▸ **STATED PROBLEM**
Check each line of the listing below for the word "caption" and say how many lines have it. Nothing else should be written.

▸ **Records that describe objects**
——————————

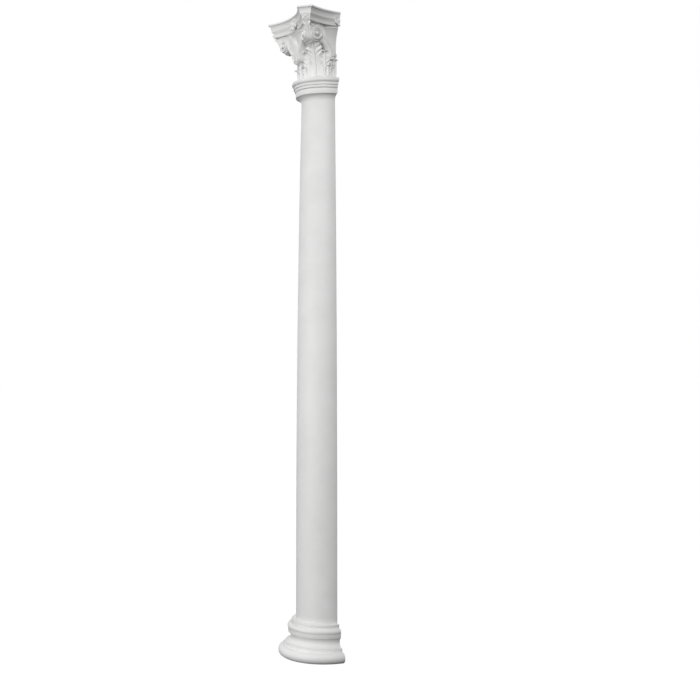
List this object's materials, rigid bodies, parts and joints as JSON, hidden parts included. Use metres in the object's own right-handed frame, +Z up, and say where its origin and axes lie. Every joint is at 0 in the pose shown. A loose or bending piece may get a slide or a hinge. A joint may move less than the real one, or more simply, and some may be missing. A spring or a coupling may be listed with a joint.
{
  "type": "half column",
  "caption": "Half-round interior column with a plain swelling shaft, a round Attic base and a leafy capital with corner volutes, open at its flat back.",
  "frame": {"origin": "centre of the bounding box at the bottom, on the floor; the wall plane is the +Y side", "axes": "+Z up the column, +Y into the wall, -Y out into the room"},
  "size_m": [0.359, 0.1794, 2.437],
  "materials": {
    "white_moulding": "smooth factory primer, matt to satin, on a dense moulded foam"
  },
  "bodies": {
    "root": {"base": "white_moulding", "shaft": "white_moulding", "capital": "white_moulding"}
  },
  "joints": []
}
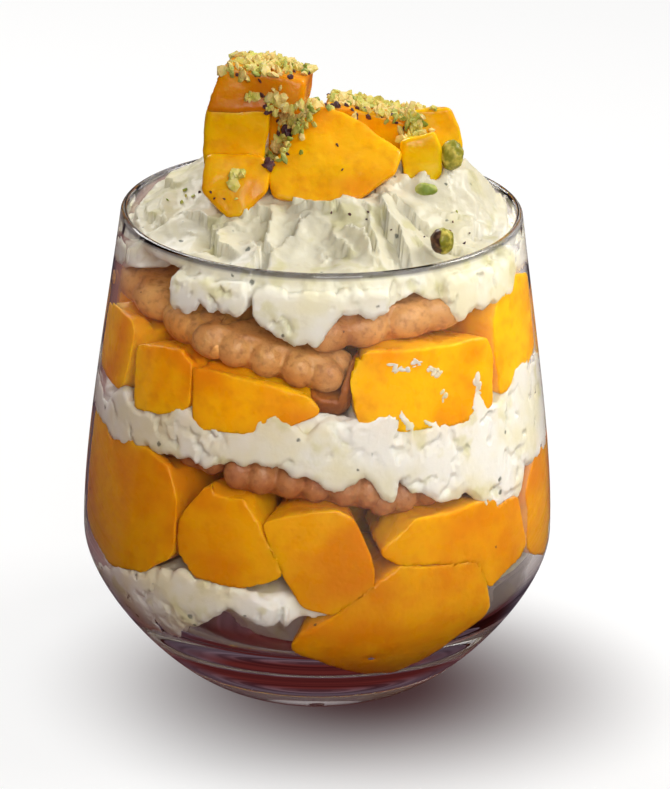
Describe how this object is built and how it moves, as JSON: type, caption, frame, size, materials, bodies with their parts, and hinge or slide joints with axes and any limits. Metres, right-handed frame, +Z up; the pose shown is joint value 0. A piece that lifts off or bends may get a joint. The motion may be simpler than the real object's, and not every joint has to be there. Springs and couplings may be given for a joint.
{
  "type": "trifle in a glass",
  "caption": "Mango trifle in a stemless tumbler: cream, mango and scalloped butter biscuits in layers, topped with mango cubes and chopped pistachio.",
  "frame": {"origin": "centre of the flat foot of the glass, on the surface it stands on", "axes": "+Z up along the axis of the glass; the side seen first faces -Y, and +X is to its right"},
  "size_m": [0.092, 0.092, 0.1261],
  "materials": {
    "glass": "clear, smooth, thick at the foot",
    "cream": "whipped ivory cream with dark specks",
    "mango": "moist yellow to orange flesh",
    "biscuit": "baked golden brown, darker at the edges",
    "pistachio": "chopped pale green nut with purple-brown skin"
  },
  "bodies": {
    "root": {"glass": "glass", "cream_bottom": "cream", "mango_lower_01": "mango", "mango_lower_02": "mango", "mango_lower_03": "mango", "mango_lower_04": "mango", "mango_lower_05": "mango", "mango_lower_06": "mango", "mango_lower_07": "mango", "mango_lower_08": "mango", "mango_lower_09": "mango", "mango_lower_10": "mango", "mango_lower_11": "mango", "mango_lower_12": "mango", "mango_lower_13": "mango", "mango_lower_14": "mango", "biscuit_lower_01": "biscuit", "biscuit_lower_02": "biscuit", "biscuit_lower_03": "biscuit", "biscuit_lower_04": "biscuit", "biscuit_lower_05": "biscuit", "biscuit_lower_06": "biscuit", "biscuit_lower_07": "biscuit", "cream_middle": "cream", "mango_upper_01": "mango", "mango_upper_02": "mango", "mango_upper_03": "mango", "mango_upper_04": "mango", "mango_upper_05": "mango", "mango_upper_06": "mango", "mango_upper_07": "mango", "mango_upper_08": "mango", "mango_upper_09": "mango", "mango_upper_10": "mango", "mango_upper_11": "mango", "mango_upper_12": "mango", "mango_upper_13": "mango", "biscuit_upper_01": "biscuit", "biscuit_upper_02": "biscuit", "biscuit_upper_03": "biscuit", "biscuit_upper_04": "biscuit", "biscuit_upper_05": "biscuit", "biscuit_upper_06": "biscuit", "biscuit_upper_07": "biscuit", "cream_top": "cream", "mango_top_back": "mango", "mango_top_corner": "mango", "mango_top_front": "mango", "mango_top_left": "mango", "mango_top_lower": "mango", "mango_top_middle": "mango", "mango_top_right": "mango", "mango_top_upper": "mango", "pistachio_front": "pistachio", "pistachio_right": "pistachio", "pistachio_sliver": "pistachio"}
  },
  "joints": []
}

——————————

▸ **FINISHED TASK**
3